“The heart of the people of Europe beats in Greece” — a discussion held in Athens on June 3 in which Slavoj Žižek spoke alongside Alexis Tsipras whose victory in the June 17 elections will — if it happens — send shockwaves around the world.
The Guardian reports: In his fresh linen suit and crisp white shirt Alexis Tsipras cuts a dashing figure. Standing at the podium, just a week before Greeks cast their ballots in the most crucial election since their country emerged from the ashes of civil war, the young leftist leader was on vintage form, fists punching the air as the crowd cheered on the man many have come to see as Greece’s salvation in its greatest hour of need.
On Sunday it was Chios. On Monday, Heraklion, the capital of Crete. On Tuesday, Athens. But as Tsipras criss-crosses the country, the message is always the same: “We speak the language of hope,” he says, “where others speak the language of fear.”
In the countdown to a poll, the outcome of which could be as pivotal for Europe as for debt-stricken Athens — with many seeing it as a referendum on Greece’s place in the euro — the politician is on a roll.

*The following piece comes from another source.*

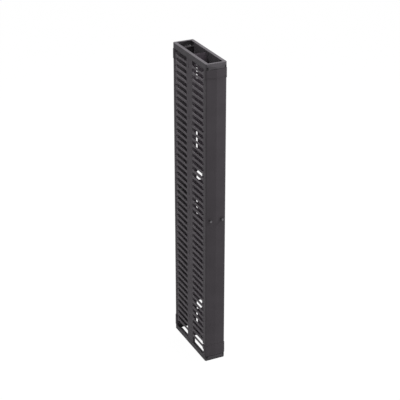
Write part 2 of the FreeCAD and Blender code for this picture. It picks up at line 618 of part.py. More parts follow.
def make_guides(prefix, turned):
    """Guide blocks for the bolts, seated on the returns of the panel."""
    body = new_body(f"{prefix}_bolt_guides", turned, compound=True)
    inner = f"({PIN_X} - Sizes.guide_inner)"
    outer = f"({PANEL_SIDE} - Sizes.panel_sheet)"
    front = f"({PIN_Y} - Sizes.guide_front)"
    back = f"({PIN_Y} + Sizes.guide_depth)"
    shoulder = f"({PIN_X} + Sizes.guide_shoulder)"
    lean = f"({outer} - {shoulder})"
    bevel = f"({front} + {lean})"
    block = [(inner, front), (shoulder, front), (outer, bevel), (outer, back), (inner, back)]
    loops = []
    for side in (-1, 1):
        loops.append([(f"{side} * {x}", y) for x, y in block])
        loops.append((f"{side} * {PIN_X}", PIN_Y, "Sizes.pin_radius + Sizes.bolt_play"))
    lowest = pad(body, sketch(body, "plan", "XY_Plane", loops, "Sizes.guide_first"), "Sizes.guide_height")
    repeat(body, lowest, "Z_Axis", "Sizes.guide_spacing", "Sizes.guide_count")


def make_bracket(prefix, name, side, turned):
    """The latch bracket behind a knob: a plate with a shaft bore and a tab on the panel's return."""
    body = new_body(f"{prefix}_{name}_latch_bracket", turned)
    front = f"({PIN_Y} + Sizes.pin_radius + Sizes.bracket_gap)"
    back = f"({front} + Sizes.bracket_sheet)"
    seat = f"({PANEL_SIDE} - Sizes.panel_sheet)"
    plan = [("Sizes.bracket_inner", front), (seat, front), (seat, f"({back} + Sizes.bracket_tab)"),
            (f"({seat} - Sizes.bracket_sheet)", f"({back} + Sizes.bracket_tab)"),
            (f"({seat} - Sizes.bracket_sheet)", back), ("Sizes.bracket_inner", back)]
    loop = [(f"{side} * {x}", y) for x, y in plan]
    low = "Sizes.knob_height - Sizes.bracket_half_height"
    pad(body, sketch(body, "plan", "XY_Plane", [loop], low), "2 * Sizes.bracket_half_height")
    bore = [(f"{side} * {KNOB_X}", "Sizes.knob_height", "Sizes.shaft_radius + Sizes.shaft_play")]
    pocket(body, sketch(body, "bore", "XZ_Plane", bore), symmetric=True)


# Latches: each is made round the point where the shaft crosses the plane of the bolts

def make_knob(prefix, name, side, turned):
    """A turned knob with its shaft."""
    body = new_body(f"{prefix}_{name}_knob", turned)
    back = "(-Sizes.pin_inset_y - Sizes.knob_stand)"
    tip = f"({back} - Sizes.knob_length)"
    profile = [
        ("0", "Sizes.shaft_tail"),
        ("Sizes.shaft_radius", "Sizes.shaft_tail"),
        ("Sizes.shaft_radius", back),
        ("Sizes.knob_waist", back),
        ("Sizes.knob_waist", f"{back} - Sizes.knob_neck"),
        ("Sizes.knob_radius", f"{back} - Sizes.knob_neck - Sizes.knob_flare"),
        ("Sizes.knob_radius", f"{tip} + Sizes.knob_chamfer"),
        ("Sizes.knob_radius - Sizes.knob_chamfer", tip),
        ("0", tip),
    ]
    drawn = sketch(body, "profile", "XY_Plane", [profile])
    turning = body.newObject("PartDesign::Revolution", f"{body.Name}_turning")
    turning.Profile = drawn
    turning.ReferenceAxis = (drawn, ["V_Axis"])
    turning.Angle = 360
    body.Tip = turning
    place(body, f"{side} * {KNOB_X}", PIN_Y, "Sizes.knob_height", turned)


def make_nut(prefix, name, side, turned):
    """The hexagon nut that keeps the shaft in its bracket."""
    body = new_body(f"{prefix}_{name}_knob_nut", turned)
    near = "Sizes.pin_radius + Sizes.bracket_gap + Sizes.bracket_sheet + Sizes.nut_play"
    corners = [math.radians(60 * corner) for corner in range(6)]
    hexagon = [(f"{math.cos(turn):.5f} * Sizes.nut_corner", f"{math.sin(turn):.5f} * Sizes.nut_corner")
               for turn in corners]
    loops = [hexagon, ("0", "0", "Sizes.shaft_radius + Sizes.shaft_play")]
    pad(body, sketch(body, "plan", "XZ_Plane", loops, f"-({near} + Sizes.nut_height)"), "Sizes.nut_height")
    place(body, f"{side} * {KNOB_X}", PIN_Y, "Sizes.knob_height", turned)


def flank(teeth, radius):
    """Half the thickness of an involute tooth at a radius, both in modules."""
    pitch = teeth / 2
    base = pitch * math.cos(PRESSURE)
    reach = math.acos(min(1, base / radius))
    half_angle = math.pi / (2 * teeth) + math.tan(PRESSURE) - PRESSURE - math.tan(reach) + reach
    return half_angle * radius


def make_pinion(prefix, name, side, turned):
    """A spur pinion on the knob shaft."""
    body = new_body(f"{prefix}_{name}_pinion", turned)
    teeth = size("gear_teeth")
    m = "Sizes.gear_module"
    root = f"({PITCH_RADIUS} - 1.25 * {m})"
    rings = [("0", "0", root), ("0", "0", "Sizes.shaft_radius + Sizes.shaft_play")]
    pad(body, sketch(body, "hub", "XZ_Plane", rings), "Sizes.gear_width", symmetric=True)
    right = []
    for step in (-1.35, -0.4, 0, 0.55, 1):
        half = flank(teeth, teeth / 2 + step)
        right.append((f"({PITCH_RADIUS} + {step} * {m})", f"({half:.4f} * {m} - Sizes.tooth_play)"))
    tooth = [(x, f"-{z}") for x, z in right] + list(reversed(right))
    cut = pad(body, sketch(body, "tooth", "XZ_Plane", [tooth]), "Sizes.gear_width", symmetric=True)
    ring = body.newObject("PartDesign::PolarPattern", f"{body.Name}_teeth")
    ring.Originals = [cut]
    ring.Axis = (origin_feature(body, "Y_Axis"), [""])
    ring.Angle = 360
    ring.setExpression("Occurrences", "Sizes.gear_teeth")
    body.Tip = ring
    place(body, f"{side} * {KNOB_X}", PIN_Y, "Sizes.knob_height", turned)


def rack_profile(side, first, last, foot, head):
    """A toothed bar beside the pinion. side is where the bar lies; the teeth are counted from the knob."""
    m = "Sizes.gear_module"
    lean = math.tan(PRESSURE)
    root = f"({PITCH_RADIUS} + 1.25 * {m})"
    tip = f"({PITCH_RADIUS} - {m})"
    wide = f"({HALF_TOOTH + 1.25 * lean:.5f} * {m} - Sizes.tooth_play)"
    narrow = f"({HALF_TOOTH - lean:.5f} * {m} - Sizes.tooth_play)"
    edge = []
    for tooth in range(first, last + 1):
        middle = f"({tooth + 0.5} * {TOOTH_PITCH})"
        edge += [(root, f"{middle} - {wide}"), (tip, f"{middle} - {narrow}"), (tip, f"{middle} + {narrow}"),
                 (root, f"{middle} + {wide}")]
    loop = [(root, foot)] + edge + [(root, head), ("Sizes.knob_inset", head), ("Sizes.knob_inset", foot)]
    return [(f"{side} * {x}", z) for x, z in loop]


def round_rod(body, name, x, foot, head):
    pad(body, sketch(body, name, "XY_Plane", [(x, "0", "Sizes.pin_radius")], foot), span(foot, head))


def make_upper_bolt(prefix, name, side, turned):
    """The upper bolt: a round rod into the top cap, with a rack outside the pinion."""
    body = new_body(f"{prefix}_{name}_upper_bolt", turned)
    foot = f"(-2.2 * {TOOTH_PITCH})"
    head = f"(6.4 * {TOOTH_PITCH})"
    rack = rack_profile(side, -2, 5, foot, head)
    pad(body, sketch(body, "rack", "XZ_Plane", [rack]), "Sizes.gear_width", symmetric=True)
    top = f"({DOOR_TOP} + Sizes.door_gap + Sizes.bolt_reach - Sizes.knob_height)"
    round_rod(body, "rod", f"{side} * Sizes.knob_inset", foot, top)
    place(body, f"{side} * {KNOB_X}", PIN_Y, "Sizes.knob_height", turned)


def make_lower_bolt(prefix, name, side, turned):
    """The lower bolt: a rack inside the pinion, cranked under it to a round rod into the base."""
    body = new_body(f"{prefix}_{name}_lower_bolt", turned)
    foot = "(-Sizes.crank_drop)"
    head = f"(2.2 * {TOOTH_PITCH})"
    rack = rack_profile(-side, -6, 1, foot, head)
    pad(body, sketch(body, "rack", "XZ_Plane", [rack]), "Sizes.gear_width", symmetric=True)
    outer = f"{side} * Sizes.knob_inset"
    crank = box_loop(f"-{side} * Sizes.knob_inset", outer, foot, f"{foot} + Sizes.crank_height")
    pad(body, sketch(body, "crank", "XZ_Plane", [crank]), "Sizes.gear_width", symmetric=True)
    low = f"({DOOR_BOTTOM} - Sizes.door_gap - Sizes.bolt_reach - Sizes.knob_height)"
    round_rod(body, "rod", outer, low, f"({foot} + Sizes.crank_height)")
    place(body, f"{side} * {KNOB_X}", PIN_Y, "Sizes.knob_height", turned)


def make_door(prefix, turned):
    make_panel(prefix, turned)
    make_end_cap(f"{prefix}_door_upper_cap", turned, DOOR_TOP, 1, "Sizes.upper_side_height",
                 "Sizes.upper_corner_height", "Sizes.upper_crease_height")
    make_end_cap(f"{prefix}_door_lower_cap", turned, DOOR_BOTTOM, -1, "Sizes.lower_side_height",
                 "Sizes.lower_corner_height", "Sizes.lower_crease_height")
    make_end_screws(prefix, turned)
    make_bezels(prefix, turned)
    make_guides(prefix, turned)
    for name, side in (("left", -1), ("right", 1)):
        make_bracket(prefix, name, side, turned)
        make_knob(prefix, name, side, turned)
        make_nut(prefix, name, side, turned)
        make_pinion(prefix, name, side, turned)
        make_upper_bolt(prefix, name, side, turned)
        make_lower_bolt(prefix, name, side, turned)


def check_and_write():
    """Every object has to be sound before any file is written."""
    doc.recompute()
    for item in doc.Objects:
        if "Invalid" in item.State or "Error" in item.State:
            raise RuntimeError(f"{item.Name} is {item.State}")
    pieces = [doc.getObjectsByLabel(label)[0] for label in labels]
    for piece in pieces:
        if piece.Shape.isNull() or not piece.Shape.isValid():
            raise RuntimeError(f"{piece.Label} has no sound shape")
    os.makedirs("parts", exist_ok=True)
    for piece in pieces:
        piece.Shape.exportStep(f"parts/{piece.Label}.step")
        print(piece.Label, len(piece.Shape.Solids), round(piece.Shape.Volume))


make_top_cap()
make_base()
make_strip("left_strip", -1)
make_strip("right_strip", 1)
make_strip_screws()
make_divider()
for end_name, along in (("front", -1), ("rear", 1)):
    for side_name, across in (("left", -1), ("right", 1)):
        for bank, level in enumerate(("lower", "middle", "upper")):
            make_finger_bank(f"{end_name}_{side_name}_fingers_{level}", across, along, bank)
make_door("front", False)
make_door("rear", True)
check_and_write()
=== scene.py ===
import json
import math

import bmesh
import bpy
from bpy.props import FloatProperty, FloatVectorProperty, IntProperty, PointerProperty
from bpy.types import Operator, Panel, PropertyGroup
from mathutils import Matrix, Vector


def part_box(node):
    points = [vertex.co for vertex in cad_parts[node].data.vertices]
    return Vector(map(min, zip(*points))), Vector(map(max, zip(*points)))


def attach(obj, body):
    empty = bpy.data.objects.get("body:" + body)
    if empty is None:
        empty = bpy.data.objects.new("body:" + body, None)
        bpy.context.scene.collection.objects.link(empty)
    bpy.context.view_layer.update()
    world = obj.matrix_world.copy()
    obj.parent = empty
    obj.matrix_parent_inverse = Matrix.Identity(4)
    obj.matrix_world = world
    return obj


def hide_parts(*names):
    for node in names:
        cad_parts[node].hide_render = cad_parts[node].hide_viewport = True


bl_info = {
    "name": "Vertical cable manager",
    "version": (1, 0, 0),
    "blender": (4, 5, 0),
    "location": "3D View > Sidebar > Cable manager",
    "description": "Dresses a tall cable manager with its fingers, doors and latches",
    "category": "Object",
}

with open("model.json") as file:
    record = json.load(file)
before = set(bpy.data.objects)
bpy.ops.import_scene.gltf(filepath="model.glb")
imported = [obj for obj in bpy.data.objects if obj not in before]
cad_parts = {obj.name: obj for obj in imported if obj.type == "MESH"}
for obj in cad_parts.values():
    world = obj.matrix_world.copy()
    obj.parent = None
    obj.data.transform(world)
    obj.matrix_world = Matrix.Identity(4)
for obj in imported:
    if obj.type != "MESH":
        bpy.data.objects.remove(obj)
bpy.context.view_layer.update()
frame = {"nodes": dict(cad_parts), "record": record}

SIDES = ("left", "right")
DOORS = ("front", "rear")
BANKS = ("lower", "middle", "upper")
AXIS_Y, AXIS_Z = Vector((0, 1, 0)), Vector((0, 0, 1))

# Faces that lie this flat are joined, and edges sharper than the soft angle are softened
FLAT_ANGLE = math.radians(1)
SOFT_ANGLE = math.radians(28)
WELD = 1e-5

# A shallow fold: its least angle, the least area of its faces, and how far they face the front or the back
FOLD_ANGLE = math.radians(3)
FOLD_FACE = 0.0001
FOLD_FACING = 0.95

# Upright corners lie this near to a side, and are at least this long on a ring cap, an end cap and a panel
CORNER_ZONE = 0.012
RING_CORNER, END_CAP_CORNER, PANEL_CORNER = 0.012, 0.03, 1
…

The language of hope is what Tsipras is good at. More than two years into an economic crisis that is increasingly being compared to a war, Tsipras’ fiery, feel-good, anti-austerity rhetoric has gone down a treat. So, too, have his fierce denunciations of the corrupt political elite, crooked bankers and barbaric measures that have led to Greece’s “undignified” descent into penury and misery.
Like every war, says the telegenic politician, the first casualty is truth. The Greeks — the eurozone’s poorest nation despite living standards having improved dramatically since joining the single currency — have been duped into thinking that there is only one way out of their economic mess: “through the cruel austerity Madame Merkel and the IMF have inflicted upon us”.

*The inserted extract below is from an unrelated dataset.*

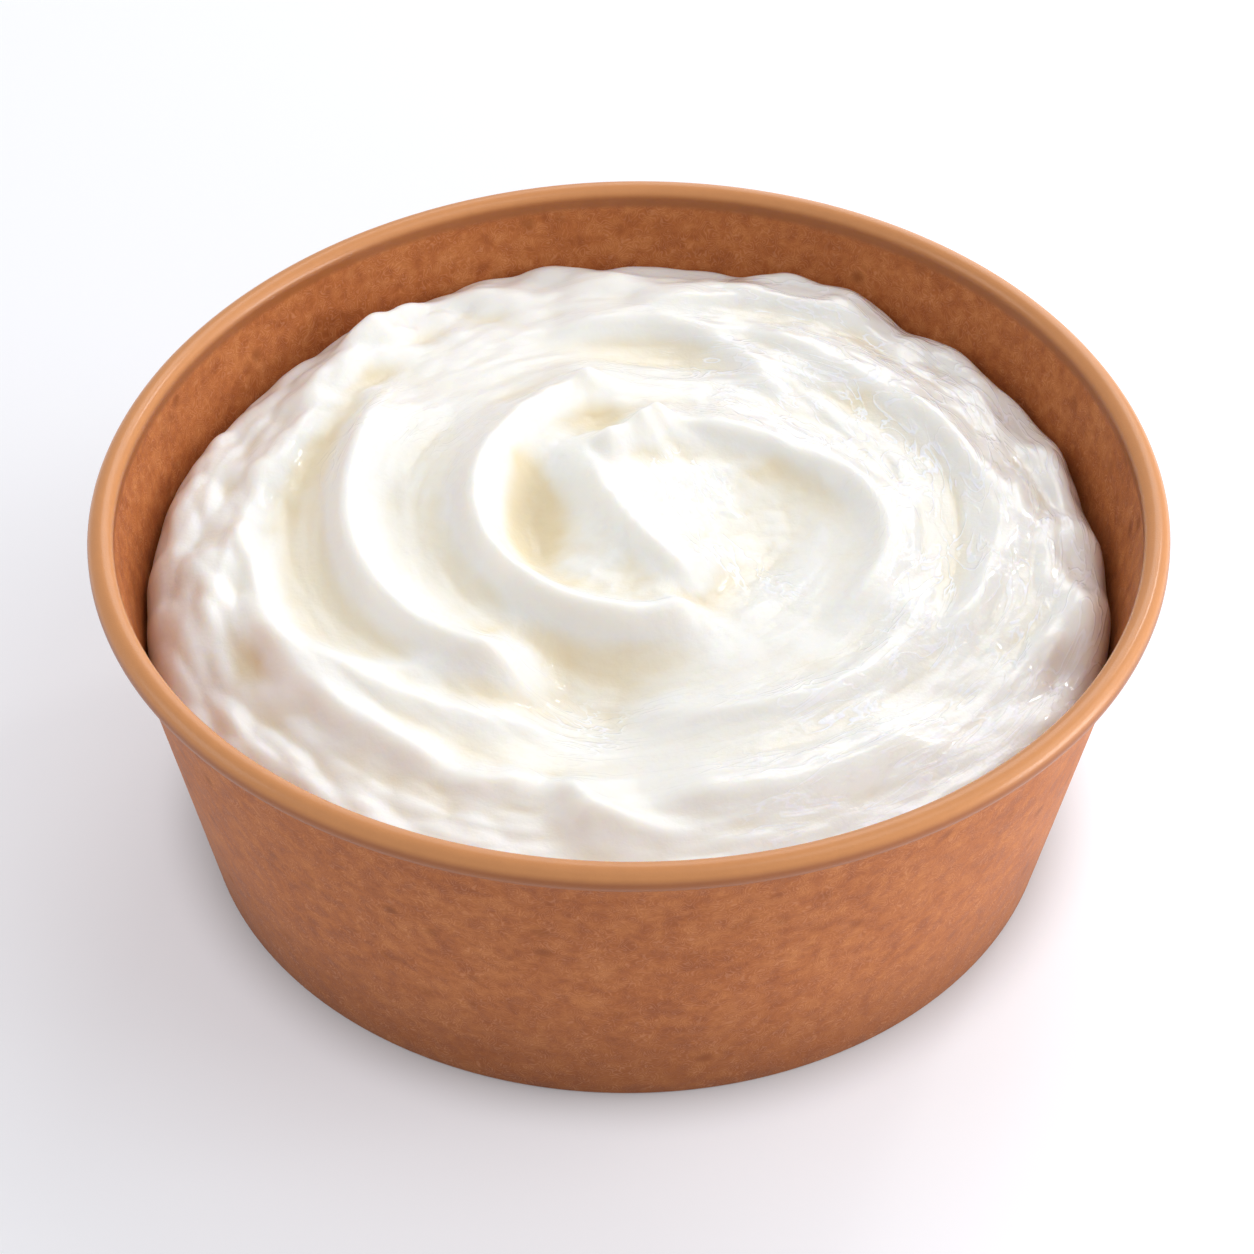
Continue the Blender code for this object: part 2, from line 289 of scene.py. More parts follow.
@dataclass(frozen=True)
class YogurtFinish:
    """Thick set yogurt, stirred smooth: wet, dense and almost white.

    Light enters and leaves again a little further on, so edges look soft. The hollows are painted
    creamy as painted shade, and the wet film on top catches fine broken highlights; its wrinkle
    crests are also painted white as painted highlight.
    """

    slot: str = "yogurt"
    milk: str = "#F4F3EE"
    cream_painted_shade: str = "#EEE0C0"
    wrinkle_painted_highlight: str = "#FFFFFF"
    scatter_mm: float = 2.5
    roughness: float = 0.24
    wrinkle_mm: float = 2.6
    wrinkle_height_mm: float = 0.15
    patch_mm: float = 11.0
    grain_mm: float = 1.1
    film_roughness: float = 0.13
    film_ior: float = 1.40
    ior: float = 1.36
    shine: float = 0.30
    scatter_colour: tuple[float, float, float] = (1.0, 0.88, 0.66)

    def material(self) -> bpy.types.Material:
        """Build the yogurt's material.

        Returns:
            The material.
        """
        material = bpy.data.materials.new("set yogurt, stirred and wet")
        material.use_nodes = True
        tree = material.node_tree
        add = partial(add_node, tree)
        place = add("ShaderNodeTexCoord").outputs["Object"]
        hollow, wet, fold_wet = (add(ATTRIBUTE, {"attribute_name": name}).outputs["Fac"]
                                 for name in ("hollow", "wet", "fold_wet"))
        # Painted shade: the hollows are painted creamy, standing in for the shade between the
        # folds.
        depth = add(RANGE, EASED, hollow, -0.1, 1.4, 0.0, 1.0)
        colour = add(MIX, COLOURS, depth, linear(self.milk), linear(self.cream_painted_shade))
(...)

The truth, he argues, lies elsewhere: in the ability to think outside the box; in solutions that are “just and dignified”. The “memorandum of understanding” outlining the onerous conditions Greece must meet to acquire EU-IMF loans to keep its insolvent economy afloat has to be “radically renegotiated” if not “torn up”.
It is heady stuff. Six weeks ago, Tsipras was barely known beyond the borders of his homeland. Today, his Coalition of the Radical Left, Syriza, is one of the frontrunners in the battle to govern Greece after the indecisive election on 6 May.
Since emerging as that poll’s surprise runner-up, Syriza – an eclectic alliance of ex-communists, former Stalinists, greens and champagne socialists – has gone from strength to strength. Surveys show it running neck and neck with the “pro-European”, centre-right New Democracy, although no party is expected to win an outright majority. In Athens, where nearly half of Greece’s 11 million-strong population lives and which has been worst hit by the belt-tightening, Syriza has stolen the show.
As Tsipras storms from town to village, addressing peoples assemblies and pre-electoral rallies, his is a presence that suddenly nobody can ignore: from Washington to the capitals of Europe and Asia, too, Syriza’s meteoric rise from fringe party to possible kingmaker in the next Greek parliament is now being watched closely.